A lot of upfront work to find & negotiate a great deal. Make quality repairs and find the best tenants and this is a long term strategy that can produce nearly passive income for investors. Depending on the quality of the rental you purchase and the ability of your contractors (if you’re outsourcing upkeep of the home), you can build a rental property business with very little work “in the field” but without scale, doing the dirty work yourself is the best way to ensure you’re profitable. A home is certainly an asset but the issues you’ll need to handle can  sometimes make you feel like you’ve got a major liability on your hands.

Fix & Flip Rental Property

This strategy is all about turning deals over. There is no passive income as you’ll need to move from deal to deal. A solid, office routine is key if you want to generate consistent leads and maintain contact with your network. Some have done it but more have been tremendously burned attempting this business without an active present on the job site.

Buy & Hold Performing Notes

For a passive investor, this is the ideal strategy if you are limited on time but have the capital to invest. It’s not necessary to physically visit your properties and there’s a relatively small amount of upfront work necessary to purchase a note (we’ll focus on that in the Due Diligence section of this guide). Buying a performing note is like buying a rental property with a permanent tenant that never needs any maintenance. The only downside, you stop receiving payments after the loan has been paid off (typically 10+ years).

Fix & Flip Non-Performing Notes

Although more time intensive than buying and holding cash-flowing assets, flipping non-performing notes that you have “rehabbed” into re-performing is much less time consuming then rehabbing physical real estate and the returns are often significantly higher. As with any note investing strategies, there isn’t any need to leave the comfort of your “office” as virtually all of the work necessary can be completed on a laptop/cell phone. Combining the two above strategies into a “Fix & Hold” approach is another way to maximize returns for longer-term residual income.

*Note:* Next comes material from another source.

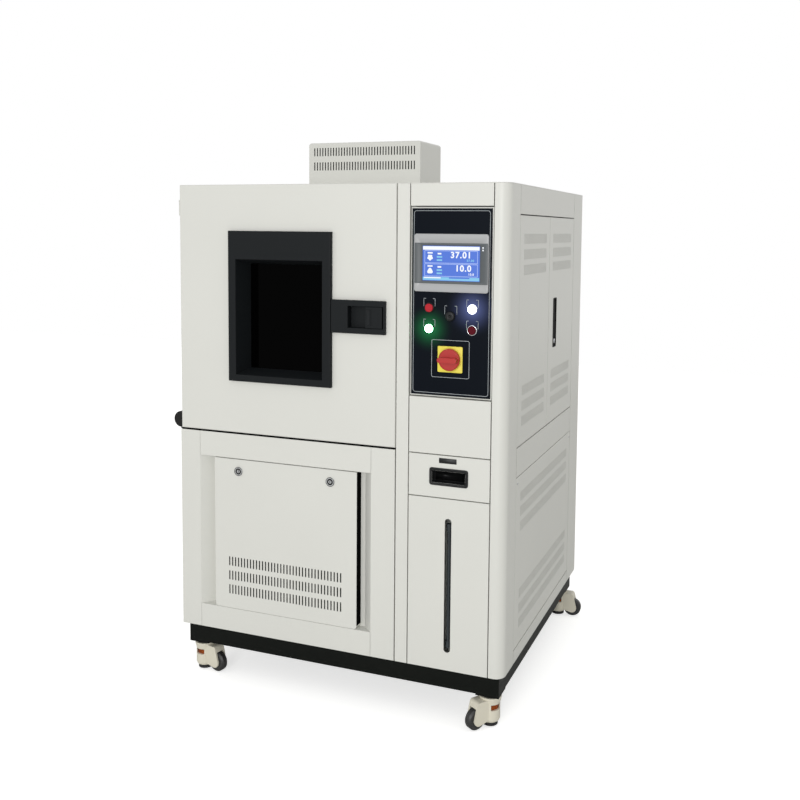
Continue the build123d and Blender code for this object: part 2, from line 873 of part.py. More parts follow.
def door_inner_pan():
    x0, x1, z0, z1 = plug_limits()
    flange_y = door_depth - sheet
    flange = block(door_left + sheet, door_right - sheet, flange_y, door_depth,
                   level(door_bottom) + sheet, top - sheet)
    plug = block(x0, x1, flange_y, door_depth + plug_depth, z0, z1)
    hollow = block(x0 + sheet, x1 - sheet, flange_y, door_depth + plug_depth - sheet, z0 + sheet, z1 - sheet)
    return flange + plug - hollow - window_sleeve_box(0, door_depth + plug_depth, window_sleeve)


def window_frame():
    """Moulded surround with a splayed reveal, and a sleeve through the whole door."""
    x0, x1, z0, z1 = window_opening()
    surround = block(window_left, window_right, -window_proud, 0, level(window_bottom), level(window_top))
    surround = fillet(surround.edges().group_by(Axis.Y)[0], window_radius)
    sleeve = window_sleeve_box(0, door_depth + plug_depth, window_sleeve)
    t = window_taper
    mouth = Plane.XZ.offset(window_proud) * Pos((x0 + x1) / 2, (z0 + z1) / 2) * Rectangle(x1 - x0, z1 - z0)
    throat = Plane.XZ.offset(-door_depth) * Pos((x0 + x1) / 2, (z0 + z1) / 2) * Rectangle(
        x1 - x0 - 2 * t, z1 - z0 - 2 * t)
    reveal = loft([mouth, throat])
    straight = block(x0 + t, x1 - t, door_depth, door_depth + plug_depth, z0 + t, z1 - t)
    return surround + sleeve - reveal - straight


def window_glass():
    x0, x1, z0, z1 = window_opening()
    t = window_taper
    first = door_depth + 3
    return [
        block(x0 + t, x1 - t, first + pane_pitch * n, first + pane_pitch * n + pane, z0 + t, z1 - t)
        for n in range(pane_count)
    ]


def door_gasket():
    """Rubber seal round the plug, just clear of the carcass when the door is shut."""
    x0, x1, z0, z1 = plug_limits()
    w = gasket_width
    y0, y1 = door_depth, carcass_front - seat_gap
    grow = plug_clearance + w
    outer = block(x0 - grow, x1 + grow, y0, y1, z0 - grow, z1 + grow)
    outer = fillet(outer.edges().filter_by(Axis.Y), w)
    return outer - block(x0 - plug_clearance, x1 + plug_clearance, y0, y1, z0 - plug_clearance, z1 + plug_clearance)


def hinge_knuckles():
    """Lower knuckle with a rounded cap, and a slim upper knuckle, on plates on the door's edge."""
    bore = hinge_pin_radius + running_fit
    x, y = hinge_axis_x, hinge_axis_y
    z0 = level(door_bottom)
    z1 = z0 + knuckle_height
    middle = (z0 + z1) / 2
    dome = Polyline((door_left, z0), (-10, z0)) + ThreePointArc((-10, z0), (-knuckle_proud, middle), (-7, z1))
    dome = dome + Line((-7, z1), (door_left, z1)) + Line((door_left, z1), (door_left, z0))
    dome = Plane.XZ * make_face(dome)
    lower = Pos(0, y + knuckle_depth / 2, 0) * extrude(dome, knuckle_depth)
    lower -= bar(bore, (x, y, z0), (x, y, z1 - hinge_leaf))
    high1 = top - upper_hinge_drop
    high0 = high1 - upper_knuckle_height
    upper = bar(upper_knuckle_radius, (x, y, high0), (x, y, high1))
    upper += block(x, door_left, y, y + hinge_leaf, high0, high1)
    upper += block(door_left - 1.5, door_left, y - 8, door_depth - 4, high0, high1)
    upper -= bar(bore, (x, y, high0 + hinge_leaf), (x, y, high1))
    return [lower, upper]


def hinge_brackets():
    """Fixed leaf, arm and pin of each hinge, on the cabinet's left side."""
    x, y = hinge_axis_x, hinge_axis_y
    arm_tip = x - hinge_pin_radius - 3
    leaf_y1 = carcass_front + hinge_leaf_length
    arm1 = level(door_bottom) - seat_gap
    arm0 = arm1 - hinge_arm_height
    lower = block(arm_tip, 0, y, carcass_front, arm0, arm1) + bar(x - arm_tip, (x, y, arm0), (x, y, arm1))
    lower += block(-hinge_leaf, 0, carcass_front - 1, leaf_y1, arm0 - hinge_leaf_length, arm1)
    lower += bar(hinge_pin_radius, (x, y, arm1), (x, y, arm1 + knuckle_height - 2 * hinge_leaf))
    arm0 = top - upper_hinge_drop + seat_gap
    arm1 = arm0 + hinge_arm_height
    upper = block(arm_tip, 0, y, carcass_front, arm0, arm1) + bar(x - arm_tip, (x, y, arm0), (x, y, arm1))
    upper += block(-hinge_leaf, 0, carcass_front - 1, leaf_y1, arm0, arm1 + hinge_leaf_length)
    upper += bar(hinge_pin_radius, (x, y, arm0 - upper_knuckle_height + 2 * hinge_leaf), (x, y, arm0))
    return [lower, upper]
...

At the end of the day, note investing is a much more viable strategy for any investor who would prefer to do the majority of their work without being location dependent. Note investors have the flexibility to work on deals in all 50 states from wherever they can get online. Buying non-performing notes is a more lucrative strategy than buying loans that are already performing but depending on your personal time availability, may be more than you’re willing to commit. However – either note investing strategy is much less time-intensive than real estate investing. Buying and working out one or two non-performing loans on the side of a full-time job is very possible and as you read through the rest of this guide, you will gain a better idea of the time commitment required to be successful in this business.

We’ve covered the various types of loans to purchase and the high-level strategies employed to profitably invest. Now, let’s figure out where to find loans for sale and how to determine whether or not you’re working with a legitimate loan seller!

BEFORE THE NEXT MODULE, HEAD OVER TO THE FORUM And post your biggest question about Note Investing Today

Real Estate Note Investing FORUM


Why would a Lender let a note remain in default for so long rather than foreclosing and getting their money out? It makes me think that severe non-performers have more significant issues going on (property is underwater, in terrible condition, etc)

If an NPL has been in default for years, it does seems reasonable that the lender would have foreclosed already.

However, there are several factors that result in no action on the part of the current lien holder:

1. institutional ownership versus individual investor – the first and primary factor is “who owns the loan?” Banks & larger institutions have different stakeholders and factors at play. Charge-off + loan sale is sometimes a more sensible option than committing to a legal case.

2. foreclosure is time-consuming & resource intensive – charge off + loan sale is often a more economical solution to the bank rather than pursuing a legal case. Individual investors may foreclose on a handful of accounts and re-sell or hold other assets

3. equity position is underwater – although the risk/reward calculation of foreclosure may not be sensible at the time of charge-off, the equity situation may improve. Some individual investors chose to put an asset “in the drawer” for later. If the senior liens are paid down and the property appreciates, foreclosure may be more viable in the future (versus potentially forcing the borrower into a bankruptcy situation)

Regardless of the above, I do agree at the high-level: get the complete back-story from your seller – why haven’t they foreclosed?